I love how, on the "I am retiring page", the image of the old woman even has artifacts of the Gemini logo on the bottom right - someone very probably manually tried to blur them with a tool that was not meant for blurring.
Somehow, he or she was still convinced and put it up.
Yeah it was always a trick scammers used. Scam emails (the more obvious ones - not sophisticated phising) always had typos or subtle grammar errors because authors don't want to invest time in people that are able to spot such mistakes. It's the people that do not read thoroughly that are much more likely to fall for a scam.
I would imagine it might be the same with those ads.
> authors don't want to invest time in people that are able to spot such mistakes
This "just-so" story gets repeated constantly in threads about scams, but I've never seen anyone put up any actual proof. The more likely explanation is that scammers are just bad at English since they're predominantly from poor third-world countries.

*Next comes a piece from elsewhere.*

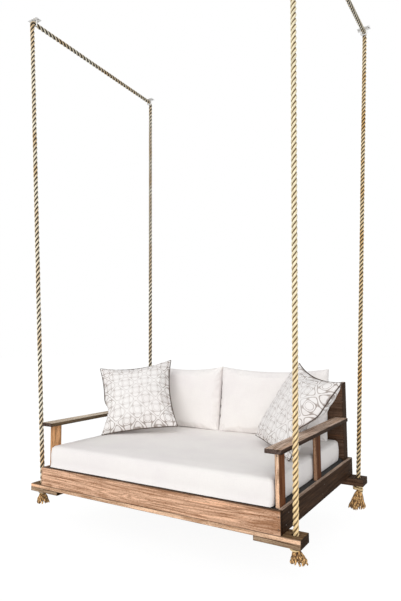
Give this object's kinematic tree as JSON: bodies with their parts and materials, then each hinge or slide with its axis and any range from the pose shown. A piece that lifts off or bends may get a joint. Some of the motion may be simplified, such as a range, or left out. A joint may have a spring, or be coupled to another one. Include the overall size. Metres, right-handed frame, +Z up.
{
  "type": "hanging daybed swing",
  "caption": "Wooden daybed swing with arms, slatted seat, mattress and cushions, hung from the ceiling on two thick knotted ropes.",
  "frame": {"origin": "in the ceiling plane that the top faces of the four ceiling plates touch, above the centre of the bed frame", "axes": "+Z up, +Y from the open front towards the back boards, +X to the right as seen from the front"},
  "size_m": [2.562, 1.758, 4.2099],
  "materials": {
    "lit_wood": "oiled, weathered reddish brown boards with open grain",
    "dark_wood": "dark brown stained boards with open grain",
    "deck_wood": "plain sawn pine",
    "manila": "golden three-strand natural fibre rope",
    "white_steel": "white painted steel",
    "white_cloth": "off-white woven cotton",
    "patterned_cloth": "off-white cotton with a taupe trellis"
  },
  "bodies": {
    "ceiling": {"front_left_plate": "white_steel", "front_right_plate": "white_steel", "rear_left_plate": "white_steel", "rear_right_plate": "white_steel", "front_left_stirrup": "white_steel", "front_right_stirrup": "white_steel", "rear_left_stirrup": "white_steel", "rear_right_stirrup": "white_steel", "left_ceiling_run": "manila", "right_ceiling_run": "manila"},
    "front_ropes": {"front_left_fall": "manila", "front_right_fall": "manila"},
    "rear_ropes": {"rear_left_fall": "manila", "rear_right_fall": "manila"},
    "bed": {"front_rail": "lit_wood", "rear_rail": "dark_wood", "left_side_rail": "dark_wood", "right_side_rail": "dark_wood", "front_beam": "lit_wood", "rear_beam": "lit_wood", "front_left_block": "dark_wood", "front_right_block": "dark_wood", "rear_left_block": "dark_wood", "rear_right_block": "dark_wood", "left_arm": "dark_wood", "right_arm": "dark_wood", "left_front_post": "dark_wood", "right_front_post": "dark_wood", "left_middle_slat": "dark_wood", "right_middle_slat": "dark_wood", "left_rear_post": "dark_wood", "right_rear_post": "dark_wood", "back_board_1": "dark_wood", "back_board_2": "dark_wood", "back_board_3": "dark_wood", "back_board_4": "dark_wood", "front_cleat": "deck_wood", "rear_cleat": "deck_wood", "centre_bearer": "deck_wood", "seat_slat_01": "deck_wood", "seat_slat_02": "deck_wood", "seat_slat_03": "deck_wood", "seat_slat_04": "deck_wood", "seat_slat_05": "deck_wood", "seat_slat_06": "deck_wood", "seat_slat_07": "deck_wood", "seat_slat_08": "deck_wood", "seat_slat_09": "deck_wood", "seat_slat_10": "deck_wood", "seat_slat_11": "deck_wood", "front_left_rope_end": "manila", "front_right_rope_end": "manila", "rear_left_rope_end": "manila", "rear_right_rope_end": "manila"},
    "mattress": {"mattress": "white_cloth"},
    "left_back_cushion": {"left_back_cushion": "white_cloth"},
    "right_back_cushion": {"right_back_cushion": "white_cloth"},
    "left_pillow": {"left_pillow": "patterned_cloth"},
    "right_pillow": {"right_pillow": "patterned_cloth"}
  },
  "joints": [
    {"name": "swing", "type": "hinge", "parent": "ceiling", "child": "front_ropes", "pos_m": [0, -0.828, -0.0761], "axis": [1, 0, 0], "range_deg": [-10, 10]},
    {"name": "rear_ropes_swing", "type": "hinge", "parent": "ceiling", "child": "rear_ropes", "pos_m": [0, 0.892, -0.0761], "axis": [1, 0, 0], "range_deg": [-10.2, 10.2]},
    {"name": "bed_tilt", "type": "hinge", "parent": "front_ropes", "child": "bed", "pos_m": [0, -0.715, -3.957], "axis": [1, 0, 0], "range_deg": [-12.2, 12.2]},
    {"name": "mattress_lift", "type": "slide", "parent": "bed", "child": "mattress", "axis": [0, 0, 1], "range_m": [0, 0.14]},
    {"name": "left_back_cushion_lift", "type": "slide", "parent": "mattress", "child": "left_back_cushion", "axis": [0, 0, 1], "range_m": [0, 0.5]},
    {"name": "right_back_cushion_lift", "type": "slide", "parent": "mattress", "child": "right_back_cushion", "axis": [0, 0, 1], "range_m": [0, 0.5]},
    {"name": "left_pillow_lift", "type": "slide", "parent": "left_back_cushion", "child": "left_pillow", "axis": [0, 0, 1], "range_m": [0, 0.3]},
    {"name": "right_pillow_lift", "type": "slide", "parent": "right_back_cushion", "child": "right_pillow", "axis": [0, 0, 1], "range_m": [0, 0.3]}
  ],
  "couplings": [
    {"joint": "rear_ropes_swing", "follows": "swing", "ratio": 1},
    {"joint": "bed_tilt", "follows": "swing", "ratio": -1.1991}
  ]
}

Spelling and grammar checkers are free; online translators have been better than that for many years now.
It could be sloppiness, but I think scammers just organically copied efforts that worked, and those were the ones with poor presentations because they pre-filter and so target the scammers efforts more efficiently. The scammers need not be aware of why it works.
I skimmed the pdf; they show a model where having such an early "filter" is beneficial to the scammer, but doesn't provide any actual evidence that it applies in reality beyond restating the just-so story.
Somehow, he or she was still convinced and put it up.